The leaves change morphology dramatically as the plant grows. Young plants have a deep channel, which runs the full length of each leaf, and has reddish-brown margins edged with a papery brown cuticle. As the plant matures, the edges of newer leaves roll together to form a smooth cylindrical leaf with a dried papery cuticle at the tip and base of each leaf.

Dracaena eilensis flowers are borne on a spike-like raceme approximately 30 cm long.

== Distribution and habitat ==
Dracaena eilensis is found only in a small region near Eyl. This region receives less than 100 mm rainfall annually, which is unusually dry even among xerophytic sansevierias. The air temperature in this region ranges between 22-35 °C while the soil temperature is typically 24-27 °C.

== Cultivation ==
Dracaena eilensis is rarely found in cultivation. The plant is extremely slow growing, and requires warm temperatures and bright light to grow, making commercial cultivation unviable. Limited cultivation of D. eilensis using micropropagation has been successfully employed by collectors and enthusiasts, but as of writing, D. eilensis is not available from any commercial sources.

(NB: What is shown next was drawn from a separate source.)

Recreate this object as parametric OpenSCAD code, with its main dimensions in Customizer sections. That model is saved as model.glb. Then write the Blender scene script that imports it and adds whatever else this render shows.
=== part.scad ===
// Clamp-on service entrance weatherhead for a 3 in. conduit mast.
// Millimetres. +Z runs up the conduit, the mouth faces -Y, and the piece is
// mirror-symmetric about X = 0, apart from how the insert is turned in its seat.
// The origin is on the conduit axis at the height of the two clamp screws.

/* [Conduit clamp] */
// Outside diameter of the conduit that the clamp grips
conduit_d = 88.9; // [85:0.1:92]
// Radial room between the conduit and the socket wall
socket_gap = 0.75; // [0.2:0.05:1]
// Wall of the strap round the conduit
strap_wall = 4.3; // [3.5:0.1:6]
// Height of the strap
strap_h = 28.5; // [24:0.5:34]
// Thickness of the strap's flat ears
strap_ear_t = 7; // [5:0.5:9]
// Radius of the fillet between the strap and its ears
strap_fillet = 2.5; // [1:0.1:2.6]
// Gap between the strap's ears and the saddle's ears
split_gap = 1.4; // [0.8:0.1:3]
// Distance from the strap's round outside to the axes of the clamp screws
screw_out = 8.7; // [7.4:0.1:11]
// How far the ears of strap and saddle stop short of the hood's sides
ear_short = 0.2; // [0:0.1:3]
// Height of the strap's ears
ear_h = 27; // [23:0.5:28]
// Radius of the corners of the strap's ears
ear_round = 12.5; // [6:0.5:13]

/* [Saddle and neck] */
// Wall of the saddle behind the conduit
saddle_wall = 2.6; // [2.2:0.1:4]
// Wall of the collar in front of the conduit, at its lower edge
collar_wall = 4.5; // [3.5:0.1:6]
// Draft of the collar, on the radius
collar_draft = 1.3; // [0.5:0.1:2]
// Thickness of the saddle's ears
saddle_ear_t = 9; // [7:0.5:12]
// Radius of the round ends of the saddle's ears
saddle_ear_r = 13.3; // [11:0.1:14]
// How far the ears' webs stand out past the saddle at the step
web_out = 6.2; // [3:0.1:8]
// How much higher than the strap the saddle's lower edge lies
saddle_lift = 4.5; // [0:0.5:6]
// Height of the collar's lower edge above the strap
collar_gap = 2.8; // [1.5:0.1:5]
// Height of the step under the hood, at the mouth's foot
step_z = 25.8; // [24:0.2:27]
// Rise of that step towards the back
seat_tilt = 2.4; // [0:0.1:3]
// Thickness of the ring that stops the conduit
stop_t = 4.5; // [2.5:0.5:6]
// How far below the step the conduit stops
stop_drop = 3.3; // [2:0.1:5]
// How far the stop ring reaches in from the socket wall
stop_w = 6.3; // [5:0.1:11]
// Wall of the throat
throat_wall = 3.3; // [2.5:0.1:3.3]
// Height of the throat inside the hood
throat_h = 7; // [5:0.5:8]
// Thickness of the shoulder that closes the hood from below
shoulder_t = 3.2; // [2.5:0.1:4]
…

D. eilensis, like most xerophytic Dracaena, grows best in porous, well drained soil. Excessive watering will cause the fleshy roots to rot, so it is essential that the soil is allowed to dry sufficiently between waterings. Many growers prefer a coarse potting mix consisting of a combination of inorganic and organic ingredients. Gravel, perlite, vermiculite, and decomposed granite are commonly used to add weight and improve drainage, while bark chips and coconut coir or husks are used for moisture retention. Such a porous mix will prevent over watering and provide ample aeration, but requires more frequent watering to prevent over drying.